The Caisse put out this press release announcing Roland’s decision:
Caisse de dépôt et placement du Québec today announced that Roland Lescure has decided to leave his position as Chief Investment Officer to enter public and political life.
“I have spent the past seven years working in one of the best institutions in Canada. I worked with extraordinary people and helped build a world-class investment organisation whose success benefits all Quebecers. On the eve of the French elections, I have decided to enter public and political life because I want to play a quite active role at a crucial time for France and for Europe. Since la Caisse is apolitical and non-partisan, I will have more to say about the political commitment I am making tomorrow,” said Roland Lescure.
“From the moment Roland joined la Caisse in 2009, he has worked tirelessly to build what la Caisse is today. While building highly talented investment teams, Roland’s intellect and creativity have helped shape so many of the strategies we have pursued at la Caisse. And he has excelled at rallying his teams to deliver these strategies,” said Michael Sabia, president and CEO of la Caisse. “Over the past few months, Roland and I have discussed his involvement in public and political life, and the decision he is announcing today is a testimony to his values and who he is as a person. This kind of commitment is admirable and should inspire all of us. I am convinced that, whatever form it takes, Roland will make an important contribution to French politics and democracy,” added Mr. Sabia.
“On behalf of the Board, I would like to thank Roland for his exceptional work as an executive of la Caisse. Over the past seven years, the Board has benefited from the depth of his economic and financial expertise, the soundness of his judgment and his fundamental understanding of la Caisse’s mandate,” said Robert Tessier, chairman of the Board of la Caisse.
Given that Mr. Lescure is leaving la Caisse to enter public and political life, his departure will be effective on April 6, 2017.
An international recruitment process for the Chief Investment Officer position has been launched. In the interim, Michael Sabia, president and CEO of la Caisse, will take on Mr. Lescure’s responsibilities.

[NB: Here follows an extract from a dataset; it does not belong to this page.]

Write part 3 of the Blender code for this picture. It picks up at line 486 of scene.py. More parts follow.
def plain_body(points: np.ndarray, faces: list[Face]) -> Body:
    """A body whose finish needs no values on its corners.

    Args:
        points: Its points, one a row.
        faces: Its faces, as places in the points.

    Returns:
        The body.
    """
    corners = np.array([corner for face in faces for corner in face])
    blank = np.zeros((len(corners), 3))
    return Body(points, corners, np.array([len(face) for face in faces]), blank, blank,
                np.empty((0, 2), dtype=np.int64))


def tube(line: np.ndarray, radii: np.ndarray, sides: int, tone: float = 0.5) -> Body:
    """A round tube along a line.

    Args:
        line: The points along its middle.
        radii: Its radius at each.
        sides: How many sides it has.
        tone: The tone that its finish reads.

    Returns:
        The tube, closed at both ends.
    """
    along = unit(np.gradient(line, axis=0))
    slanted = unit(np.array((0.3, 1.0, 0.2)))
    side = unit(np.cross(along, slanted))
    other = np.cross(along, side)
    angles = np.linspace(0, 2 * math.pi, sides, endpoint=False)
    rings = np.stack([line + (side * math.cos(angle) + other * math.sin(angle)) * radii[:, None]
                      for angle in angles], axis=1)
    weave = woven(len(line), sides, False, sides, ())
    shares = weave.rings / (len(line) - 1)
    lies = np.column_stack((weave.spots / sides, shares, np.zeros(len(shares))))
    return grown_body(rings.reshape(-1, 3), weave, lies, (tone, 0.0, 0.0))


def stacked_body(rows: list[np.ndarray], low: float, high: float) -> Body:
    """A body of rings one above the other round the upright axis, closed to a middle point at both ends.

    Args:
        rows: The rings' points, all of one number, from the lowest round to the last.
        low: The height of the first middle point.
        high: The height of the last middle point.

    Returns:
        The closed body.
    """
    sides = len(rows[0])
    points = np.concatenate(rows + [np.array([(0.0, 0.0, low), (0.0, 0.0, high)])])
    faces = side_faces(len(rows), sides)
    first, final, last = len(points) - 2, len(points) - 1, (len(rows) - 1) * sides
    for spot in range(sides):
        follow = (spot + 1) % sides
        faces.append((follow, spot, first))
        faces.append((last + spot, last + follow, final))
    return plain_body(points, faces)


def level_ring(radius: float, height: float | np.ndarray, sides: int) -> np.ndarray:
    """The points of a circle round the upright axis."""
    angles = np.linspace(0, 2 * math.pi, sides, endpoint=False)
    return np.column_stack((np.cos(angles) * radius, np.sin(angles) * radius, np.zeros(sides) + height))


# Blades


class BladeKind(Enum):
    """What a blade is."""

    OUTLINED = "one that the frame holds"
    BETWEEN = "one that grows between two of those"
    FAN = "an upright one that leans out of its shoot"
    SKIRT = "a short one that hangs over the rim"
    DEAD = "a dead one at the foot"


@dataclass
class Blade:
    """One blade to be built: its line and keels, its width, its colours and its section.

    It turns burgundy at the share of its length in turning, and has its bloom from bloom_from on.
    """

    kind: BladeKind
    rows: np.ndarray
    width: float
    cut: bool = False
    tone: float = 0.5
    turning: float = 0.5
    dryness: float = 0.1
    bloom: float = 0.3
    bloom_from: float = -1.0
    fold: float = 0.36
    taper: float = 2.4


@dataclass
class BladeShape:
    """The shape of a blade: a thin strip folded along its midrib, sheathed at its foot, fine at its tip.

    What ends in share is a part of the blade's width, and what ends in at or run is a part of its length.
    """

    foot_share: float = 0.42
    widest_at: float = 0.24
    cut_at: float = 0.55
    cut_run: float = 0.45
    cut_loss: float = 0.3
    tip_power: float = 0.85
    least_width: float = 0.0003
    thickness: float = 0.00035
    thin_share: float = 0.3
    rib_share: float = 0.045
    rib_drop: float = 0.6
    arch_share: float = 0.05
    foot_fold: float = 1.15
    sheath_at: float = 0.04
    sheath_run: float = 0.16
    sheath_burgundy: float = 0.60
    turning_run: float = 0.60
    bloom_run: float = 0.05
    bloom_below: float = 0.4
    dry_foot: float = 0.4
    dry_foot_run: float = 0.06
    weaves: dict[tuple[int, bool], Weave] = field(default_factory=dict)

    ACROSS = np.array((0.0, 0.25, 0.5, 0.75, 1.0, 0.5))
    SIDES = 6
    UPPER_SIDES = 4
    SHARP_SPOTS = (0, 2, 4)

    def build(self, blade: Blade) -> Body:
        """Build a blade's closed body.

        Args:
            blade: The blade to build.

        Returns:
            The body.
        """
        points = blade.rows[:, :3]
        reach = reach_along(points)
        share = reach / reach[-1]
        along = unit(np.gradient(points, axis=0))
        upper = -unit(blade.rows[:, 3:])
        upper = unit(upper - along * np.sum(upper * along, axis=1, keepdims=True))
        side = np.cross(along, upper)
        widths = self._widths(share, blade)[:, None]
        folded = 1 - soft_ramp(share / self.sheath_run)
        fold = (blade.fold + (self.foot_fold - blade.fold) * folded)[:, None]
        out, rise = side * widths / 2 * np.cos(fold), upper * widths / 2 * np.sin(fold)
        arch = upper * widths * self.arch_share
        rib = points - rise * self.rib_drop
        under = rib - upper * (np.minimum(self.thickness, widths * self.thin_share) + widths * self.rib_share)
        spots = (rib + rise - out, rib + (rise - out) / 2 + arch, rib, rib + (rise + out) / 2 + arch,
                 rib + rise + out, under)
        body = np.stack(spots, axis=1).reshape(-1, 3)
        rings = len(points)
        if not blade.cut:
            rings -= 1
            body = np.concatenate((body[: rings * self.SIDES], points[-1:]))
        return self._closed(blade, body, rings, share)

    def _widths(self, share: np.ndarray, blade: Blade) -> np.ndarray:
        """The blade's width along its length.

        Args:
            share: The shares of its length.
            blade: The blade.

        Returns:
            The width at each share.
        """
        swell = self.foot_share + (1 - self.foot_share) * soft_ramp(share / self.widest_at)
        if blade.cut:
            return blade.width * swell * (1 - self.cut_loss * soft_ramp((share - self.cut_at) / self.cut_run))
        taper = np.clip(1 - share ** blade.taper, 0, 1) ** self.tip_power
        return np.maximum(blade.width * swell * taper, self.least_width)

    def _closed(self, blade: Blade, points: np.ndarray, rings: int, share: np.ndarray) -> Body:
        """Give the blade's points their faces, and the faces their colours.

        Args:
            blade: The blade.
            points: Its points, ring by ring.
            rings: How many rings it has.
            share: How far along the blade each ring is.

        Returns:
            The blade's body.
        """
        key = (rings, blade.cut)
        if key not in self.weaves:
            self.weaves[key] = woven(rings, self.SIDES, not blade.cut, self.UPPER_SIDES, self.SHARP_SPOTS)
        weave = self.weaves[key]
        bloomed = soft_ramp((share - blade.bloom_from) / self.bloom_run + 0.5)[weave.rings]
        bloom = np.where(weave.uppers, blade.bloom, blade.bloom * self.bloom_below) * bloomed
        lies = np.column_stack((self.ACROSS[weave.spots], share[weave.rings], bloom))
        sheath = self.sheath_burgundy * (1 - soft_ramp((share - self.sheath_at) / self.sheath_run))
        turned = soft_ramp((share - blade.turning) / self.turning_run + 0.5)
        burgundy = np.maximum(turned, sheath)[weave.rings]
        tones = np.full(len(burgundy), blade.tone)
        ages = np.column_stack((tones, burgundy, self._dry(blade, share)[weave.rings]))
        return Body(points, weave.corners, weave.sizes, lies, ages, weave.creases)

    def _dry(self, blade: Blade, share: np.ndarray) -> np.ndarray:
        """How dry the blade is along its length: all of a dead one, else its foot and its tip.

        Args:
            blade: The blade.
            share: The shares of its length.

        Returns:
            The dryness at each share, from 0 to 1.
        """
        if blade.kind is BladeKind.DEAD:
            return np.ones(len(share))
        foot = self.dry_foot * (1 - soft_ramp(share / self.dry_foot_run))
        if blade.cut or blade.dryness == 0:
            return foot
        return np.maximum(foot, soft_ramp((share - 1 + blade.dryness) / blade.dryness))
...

Now, who will replace Roland? That’s not a given. I can however think of a great internal candidate, Jean Michel, the Executive Vice-President, Depositors and Total Portfolio, who joined the Caisse last year after performing miracles as the head of Air Canada’s pension plan, bringing it back to fully funded status by implementing the same approach that has led to Ontario Teachers’ and HOOPP’s long-term success.

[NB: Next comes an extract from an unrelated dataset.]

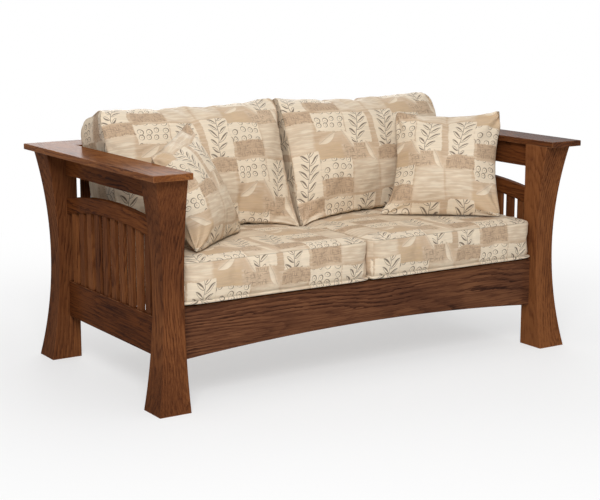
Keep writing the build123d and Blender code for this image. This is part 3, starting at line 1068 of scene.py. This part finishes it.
def sunk_by(points):
    """How far the seat's top gives way under the back cushions' inner corners: a square
    falling away from the middle of the settle, and a smaller one at the gap itself."""
    off_middle = np.abs(points[:, 0])
    wide = dip_depth * (1 - np.minimum(off_middle / dip_reach, 1)) ** 2
    near = gap_dip_depth * (1 - np.minimum(off_middle / gap_dip_reach, 1)) ** 2
    behind = np.clip((points[:, 1] - dip_front) / dip_run, 0, 1)
    return (wide + near) * behind * behind * (3 - 2 * behind)


def seam_places(block, sizes):
    """For each point of a boxed cover, the distance to the nearest seam round the front or
    rear panel, and the place along that seam."""
    a, b, c = block.T
    to_side = (1 - np.abs(a)) * sizes[0] / 2
    to_end = (1 - np.abs(b)) * sizes[1] / 2
    on_strip = np.abs(c) < 1
    distance = np.where(on_strip, (1 - np.abs(c)) * sizes[2] / 2, np.minimum(to_side, to_end))
    along = np.where(to_side < to_end, b * sizes[1] / 2, a * sizes[0] / 2)
    return distance, along


for side, mirror in sides.items():
    sizes = (
        seat_width,
        seat_depth,
        seat_upper_seam - seat_lower_seam,
    )
    block, quads, cloth = sewn_panels(*sizes, cover_step)
    a, b, c = block.T
    distance, along = seam_places(block, sizes)
    rolled = (c == -1) * np.minimum(distance / seat_roll, 1) * np.pi
    bulge = 0.5 * (seat_lower_seam - seat_foot) * np.sin(rolled)
    drawn = np.minimum(distance, seat_roll) / seat_roll_span
    inset = np.where(c == -1, 1 - drawn, 1)
    wide = np.clip(np.where(np.abs(a) > seat_roll_zone, a / inset, a), -1, 1)
    deep = np.clip(np.where(np.abs(b) > seat_roll_zone, b / inset, b), -1, 1)
    half_x = seat_width / 2 - seat_drawn_in * (1 - deep**2)
    half_y = seat_depth / 2 - seat_drawn_in * (1 - wide**2)
    x = wide * (half_x - seat_corner * deep**16 + np.abs(wide) ** 8 * bulge)
    y = deep * (half_y - seat_corner * wide**16 + np.abs(deep) ** 8 * bulge)
    z = (
        seat_lower_seam
        + (c + 1) / 2 * sizes[2]
        + (c == 1) * seat_crown * crown_over(a, b, 3)
        - (seat_lower_seam - seat_foot) * (1 - np.cos(rolled)) / 2
    )
    points = np.stack([x, y, z], 1)
    held = np.where((c == -1) | (distance == 0), 1.0, 0.0)
    points = swell(points, quads, held, slack=0.012, reach=0.012)
    creases = (c > -1) * crease_height * wrinkles(5 * a + c, 5 * b - c, distance, mirror)
    points = tuck_seams(points, quads, distance, along, 1.0 + mirror, creases)
    points[:, 0] = np.clip(points[:, 0], -cushion_reach_x, cushion_reach_x)
    points[:, 0] += mirror * seat_middle_x
    points[:, 1] += seat_middle_y
    points[:, 2] = np.clip(points[:, 2], seat_foot, seat_top)
    points[:, 2] -= sunk_by(points) * (c + 1) / 2
    finish_cushion("seat_cushion", side, points, quads, cloth, distance)


# Back cushions
# Two deep cushions filled with loose fibre, so their faces swell and their corners stand up
# as ears. They lean back on the slats, and the front of the cover runs over the top.
back_cushion_width = 0.6715
back_cushion_height = 0.427
back_cushion_depth = 0.186
back_cushion_lean = math.radians(18.8)
back_cushion_foot_y = 0.043
back_cushion_foot = 0.4472
back_cushion_rear = 0.3295
back_cushion_crown = 0.036
back_cushion_drawn_in = 0.012
back_cushion_sag = 0.014
back_cushion_rim_drop = 0.012
back_cushion_shoulder_drop = 0.010
back_cushion_top_wave = 0.0025
back_cushion_pinch = 0.016
back_cushion_round = 0.024
back_cushion_ear = 0.010
back_cushion_hollow = 0.009
back_cushion_rear_crown = 0.011
back_cushion_toe = 0.026
face_wave = 0.004
gather_count = 10
gather_reach = 0.11
gather_height = 0.0075
lean_up = np.array([0, math.sin(back_cushion_lean), math.cos(back_cushion_lean)])
lean_out = np.array([0, -math.cos(back_cushion_lean), math.sin(back_cushion_lean)])


def gathers(a, b, width, height, start):
    """Folds that fan out from the lower corners: waves in the angle round the corner, high
    a short way from it and gone by the reach."""
    right = (1 - np.abs(a)) * width / 2
    above = (1 + b) * height / 2
    far = np.hypot(right, above)
    fan = np.sin(gather_count * np.arctan2(above, right) + start + np.sign(a))
    return fan * (far / gather_reach) * np.exp(1 - (far / gather_reach * 1.6) ** 2)


for side, mirror in sides.items():
    sizes = (back_cushion_width, back_cushion_height, back_cushion_depth)
    block, quads, cloth = sewn_panels(*sizes, cover_step, over_top=True)
    a, b, c = block.T
    start = 2.0 + mirror
    distance, along = seam_places(block, sizes)
    behind = (1 - c) / 2 * (back_cushion_depth - back_cushion_rear_crown)
    upper = (1 + b) / 2
    across = a * (back_cushion_width / 2 - back_cushion_drawn_in * (1 - b**2))
    outer = a * mirror > 0
    rounded = np.where(outer, back_cushion_round, back_cushion_ear)
    across -= (
        a * rounded * np.clip(b, 0, 1) ** 6 + a * back_cushion_ear * 0.5 * (b < 0) * b**10
    )
    across -= (np.abs(a) == 1) * a * back_cushion_hollow * (1 - c**2)
    up = (
        behind * math.tan(back_cushion_lean) * (1 - upper)
        + upper * back_cushion_height
        + back_cushion_drawn_in * (1 - a**2) * (1 - upper) ** 4
        - upper**6 * (back_cushion_sag * (1 - a**4) + back_cushion_rim_drop * c**8)
        - upper**6 * np.where(outer, back_cushion_shoulder_drop * a**8, 0)
        + upper**6 * back_cushion_top_wave * unevenness(2 * a, np.zeros_like(a), start)
    )
    out = (
        -behind
        + (c == 1) * back_cushion_crown * crown_over(a, b, 2.6)
        - (c == -1) * back_cushion_rear_crown * crown_over(a, b, 2.6)
        + (c == 1) * face_wave * unevenness(a, b, start) * crown_over(a, b, 4)
        - c * back_cushion_pinch * upper**12
    )
    foot = np.array([mirror * seat_middle_x, back_cushion_foot_y, back_cushion_foot])
    points = (
        foot
        + across[:, None] * np.array([1, 0, 0])
        + up[:, None] * lean_up
        + out[:, None] * lean_out
    )
    sewn = (distance == 0) & ((np.abs(a) == 1) | (b == -1) | (c == -1))
    held = np.where(sewn, 1.0, np.where(np.abs(a) == 1, 0.6, 0.0))
    points = swell(points, quads, held, slack=0.03, reach=0.022)
    to_side = (1 - np.abs(a)) * back_cushion_width / 2
    beyond = np.where((b > 0.4) & (c == 1), to_side, np.where(b == 1, 1.0, distance))
    folds = (c == 1) * gather_height * gathers(a, b, sizes[0], sizes[1], start)
    folds += crease_height * 1.4 * wrinkles(4 * a + c, 3 * b - c, beyond, start)
    points = tuck_seams(points, quads, beyond, along, start, folds * (beyond > 0))
    reach_x = mirror * (points[:, 0] - mirror * seat_middle_x)
    reach_x = np.clip(reach_x, -cushion_reach_x, cushion_reach_x)
    points[:, 0] = mirror * (seat_middle_x + reach_x)
    past_lean = -back_cushion_depth - (points - foot) @ lean_out
    points += np.maximum(past_lean, 0)[:, None] * lean_out
    points[:, 1] = np.minimum(points[:, 1], back_cushion_rear)
    points[:, 2] = np.maximum(points[:, 2], back_cushion_foot)
    points[:, 2] -= sunk_by(points) * (1 - upper) ** 3
    toe = ((1 - mirror * a) / 2) ** 6 * (1 - upper) ** 8 * (c + 1) / 2
    points[:, 1] -= back_cushion_toe * toe
    finish_cushion("back_cushion", side, points, quads, cloth, beyond)


# Throw pillows
# Two square knife-edge pillows of the same cloth, each propped on a seat cushion between an
# arm and a back cushion. Filling draws their sides in and leaves ears at the corners.
pillow_side = 0.386
pillow_crown = 0.058
pillow_drawn_in = 0.021
pillow_foot_drawn_in = 0.003
pillow_ear = 0.006
pillow_slump = {"left": 0.07, "right": 0.0}
pillow_ears = {
    "left": [(-1, -1, 0.014, 0.0), (-1, 1, 0.004, 0.006), (1, -1, 0.008, 0.0)],
    "right": [(-1, -1, 0.034, 0.0), (1, 1, 0.021, 0.007), (-1, 1, -0.012, -0.005)],
}
pillow_settled = 0.12
pillow_step = 0.0095
pillow_reach_x = 0.6755
pillow_corner = np.array([0.2928, -0.070, 0.4472])
pillow_along = np.array([0.766, -0.643, 0.0])
pillow_up = np.array([0.292, 0.348, 0.891])
pillow_out = np.array([-0.573, -0.683, 0.454])
for side, mirror in sides.items():
    sizes = (pillow_side, pillow_side, 2 * pillow_crown)
    block, quads, cloth = sewn_panels(*sizes, pillow_step, boxed=False)
    a, b, c = block.T
    start = 3.0 + mirror
    away = np.minimum(1 - np.abs(a), 1 - np.abs(b)) * pillow_side / 2
    drawn = np.where(b > 0, pillow_drawn_in, pillow_foot_drawn_in)
    across = a * (pillow_side / 2 - pillow_drawn_in * (1 - b**2))
    up = b * (pillow_side / 2 - drawn * (1 - a**2))
    across -= a * pillow_ear * np.abs(b) ** 20
    up -= b * pillow_ear * np.abs(a) ** 20
    up -= pillow_slump[side] * ((1 + a) / 2) ** 2 * ((1 + b) / 2) ** 2
    for right, top, longer, higher in pillow_ears[side]:
        tip = ((1 + right * a) / 2) ** 8 * ((1 + top * b) / 2) ** 8
        across += right * longer * tip
        up += top * higher * tip
    settled = b + pillow_settled * (1 - b**2)
    fold = gathers(a, -np.abs(b), pillow_side, pillow_side, start + b)
    out = np.where(away == 0, 0, c) * (
        pillow_crown * crown_over(a, settled, 2) ** 0.55
        + face_wave * unevenness(a, b, start + c) * crown_over(a, b, 4)
    )
    local = np.stack([across, up, out], 1)
    held = np.where(away == 0, 0.8, 0.0)
    local = swell(local, quads, held, slack=0.03, reach=0.014)
    along = np.where(np.abs(a) > np.abs(b), b, a) * pillow_side / 2
    beyond = np.where(away == 0, 1.0, away)
    folds = gather_height * fold + crease_height * wrinkles(4 * a, 4 * b, away, start + c)
    local = tuck_seams(local, quads, beyond, along, start, folds * (away > 0))
    points = (
        pillow_corner
        + (local[:, :1] + pillow_side / 2) * pillow_along
        + (local[:, 1:2] + pillow_side / 2) * pillow_up
        + local[:, 2:] * pillow_out
    )
    points[:, 0] = np.minimum(points[:, 0], pillow_reach_x)
    points[:, 2] = np.maximum(points[:, 2], pillow_corner[2])
    points[:, 0] *= mirror
    if mirror < 0:
        quads, cloth = quads[:, ::-1], cloth[:, ::-1]
    finish_cushion("throw_pillow", side, points, quads, cloth, away)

But there are great external candidates too, people like Neil Petroff, the former CIO of Teachers’, Leo de Bever, the former CEO of AIMCo, or Wayne Kozun, a former senior VP at Teachers’. And I’m sure there are a few other high profile candidates that I’m not aware of.
The problem is the job is in Montreal, you need to speak and write French, and truth be told, there are very few people who have the skill set, leadership, language skills, and political temperament for this coveted but highly demanding position which I believe oversees public and private markets (not sure of the exact responsibilities of the role in terms of private markets). Who knows, maybe Réal Desrochers or François Trahan will express an interest to come back to Montreal.
For now, Michael Sabia will assume the role of CIO, which is actually a good thing because it will allow him to detach from some of the more mundane tasks of his job to focus more on what is happening at various portfolios across public an private markets (maybe Michael can offer me a contract to help him in the interim as he searches for a new CIO).
That is all for today. I wish Réal Desrochers and Roland Lescure all the best in the next chapter of their life. Both of them have worked very hard at their respective organizations and contributed to their success and they should be proud of their accomplishments.